How timely this article is! These same thoughts went through my mind the other night while lying in bed. I too could not answer. Oh, I had a moment here and there and maybe a giggle or two but nothing that lasted even a whole day. All I could think of was all the family members who are now gone, ages 6 to 68 who are no longer here. I thought about my marriage and how after waiting "all those years" I tied the knot only to have him suffer a horrible fall in a super market resulting in 22 operations. He will never walk normally again. Then, my sister and I recently put our dad into a nursing home as a result of his dementia and that didn't make us feel very good. Yes, he's safe and he is getting good care. We are both trying to find our "happy zones" and I found walking through a garden center feels good - even if I don't buy anything. It tells me that it all goes back to the simple things. When I read the part about the vacation planning being a happier time than the actual vacation, I thought of words my mother once told me............"Anticipation is greater than the realization."
To quote you Paula..... "On some level, I hadn’t even felt entitled to be happy – because if I had, I'd never have let myself grow so distant from it."..... This is where I am at this point. Am too tired to even try. There's just nothing. That happy, silly, fun, bubbly, cheerful me is lost. Seems like another lifetime.............
Certain things make me feel happy. As a care giver to my dad some times I am not always happy. I believe we sense being, "unhappy with ourselves when we witness an event that we used to be familiar with...and now we can't. It could be a reminder of a broken relationship, something that reminds you of the death of a close family member, or even a pet that passed away and sometime sparks something in your mind to bring those images back. Then, we feel sadness and react with tears or sadness. We can all feel happy at one point of our lives the question is, "can we do this so that our happiness is real and that our unhappy moments don't consume us and we feel overwhelmed." When I feel overwhelmed, rushed, can't do it all, need help emotionally and physically, I am not a happy camper.

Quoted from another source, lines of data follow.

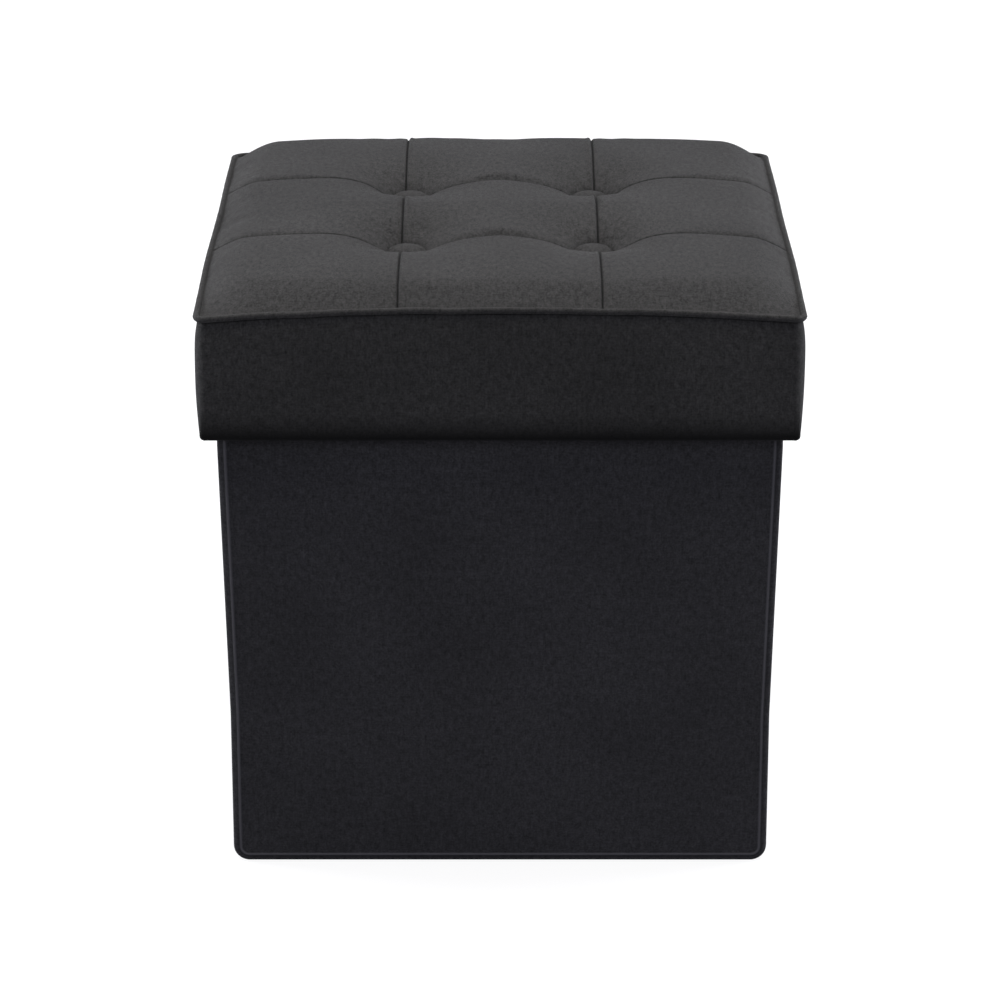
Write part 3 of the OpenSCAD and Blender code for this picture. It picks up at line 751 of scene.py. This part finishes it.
def relax_pad(count=97):
    """Lets a coarse copy of the sewn top swell as cloth, held at its edge, seams and buttons,
    and returns how far each point moved, as a grid. A movement m becomes
    m cap / (cap + |m|), so that it never passes the cap."""
    line = np.linspace(-PAD, PAD, count)
    x, y = np.meshgrid(line, line, indexing="ij")
    rest = np.stack([x, y, pad_surface(x, y)], axis=-1)
    faces = quads(count, count)[0]
    mesh = bpy.data.meshes.new("pad_cloth")
    mesh.from_pydata(rest.reshape(-1, 3), [], faces)
    obj = bpy.data.objects.new("pad_cloth", mesh)
    bpy.context.scene.collection.objects.link(obj)
    radius = np.hypot(np.abs(x) - BUTTON, np.abs(y) - BUTTON)
    seam_gap = np.minimum(np.abs(np.abs(x) - SEAM), np.abs(np.abs(y) - SEAM))
    edge = np.maximum(np.abs(x), np.abs(y)) > PAD - 1 * MM
    hold = obj.vertex_groups.new(name=PAD_CLOTH["vertex_group_mass"])
    held = edge | (radius < BUTTON_R) | (seam_gap < 2.0 * MM)
    hold.add(np.flatnonzero(held.ravel()).tolist(), 1.0, "REPLACE")
    cloth = obj.modifiers.new("cloth", "CLOTH")
    for key, value in PAD_CLOTH.items():
        setattr(cloth.settings, key, value)
    cloth.settings.effector_weights.gravity = 0.0
    cloth.collision_settings.use_collision = False
    cloth.point_cache.frame_end = CLOTH_STEPS
    scene = bpy.context.scene
    for number in range(1, CLOTH_STEPS + 1):
        scene.frame_set(number)
    done = obj.evaluated_get(bpy.context.evaluated_depsgraph_get())
    moved = np.empty(count * count * 3, np.float32)
    done.data.vertices.foreach_get("co", moved)
    scene.frame_set(1)
    bpy.data.objects.remove(obj)
    shift = moved.reshape(count, count, 3) - rest
    for _ in range(SMOOTHINGS):
        padded = np.pad(shift, ((1, 1), (1, 1), (0, 0)), mode="edge")
        shift = (padded[:-2, 1:-1] + padded[2:, 1:-1] + padded[1:-1, :-2] + padded[1:-1, 2:]
                 + 4 * shift) / 8
    longest = np.linalg.norm(shift, axis=-1, keepdims=True)
    return shift * SWELL_CAP / (SWELL_CAP + longest)


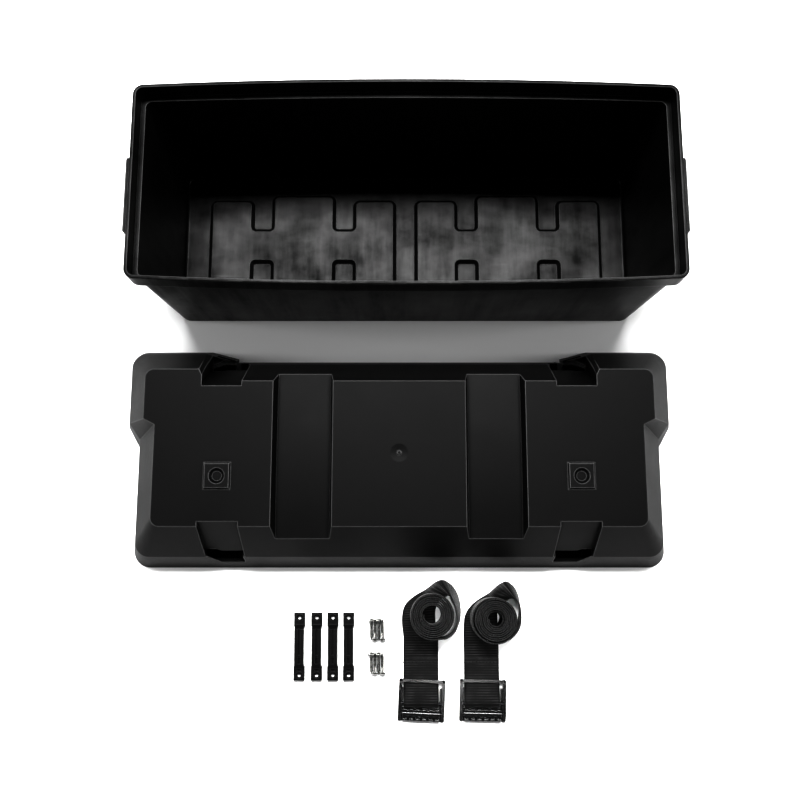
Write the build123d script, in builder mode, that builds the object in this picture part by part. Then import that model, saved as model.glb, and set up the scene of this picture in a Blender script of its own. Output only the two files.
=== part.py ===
from build123d import *
import math
import os

# A box kit for two deep cycle batteries, laid out on a flat surface: tub, lid, four strap
# brackets, two groups of wood screws and two rolled hold-down straps with cam buckles.
# Millimetres. The origin is the centre of the tub's underside, +X along the tub, +Z up.

os.makedirs("parts", exist_ok=True)

# ---- Tub -------------------------------------------------------------------------------
tub_height = 212.0
rim_half_length, rim_half_width, rim_radius = 288.7, 106.7, 11.0
rim_bow = 6.4  # how far the long sides of the rim swell outwards
collar_height, collar_wall = 25.0, 3.5
top_half_length, top_half_width = 284.0, 102.1  # outside of the wall under the collar
top_bow = 4.5
base_half_length, base_half_width, base_radius = 277.2, 95.2, 14.0
tub_wall, floor_thickness, foot_height = 4.0, 4.0, 1.5
pad_height, pad_inner_x, pad_outer_x, pad_half_width = 4.5, 15.6, 240.3, 56.6
tongue_half_width = 63.0
notch_xs, notch_width, notch_inner_y = (76.2, 178.0), 30.0, 29.3
foot_x, foot_length, foot_width, foot_y = 129.0, 84.0, 12.0, 88.0
runner_size = (16.0, 150.0)  # the runner across the middle of the underside
grip_half_width, grip_reach, grip_top, grip_drop = 42.0, 305.0, 172.0, 34.0
grip_sheet = 3.2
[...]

Being Happy is a habit that is easy to cultivate. I feel that if you can walk, talk, chew your food and go to the bathroom alone - you're doing GREAT!! These are four things that most of us take for granted and to others they are just wishful thinking. Don't look at what you don't have, look at what you have. I know this is easy to say but, I've been depressed and was able to come out of it. Try to find something positive in your life, even if it's just a blade of grass. It's growing and alive and that's something positive.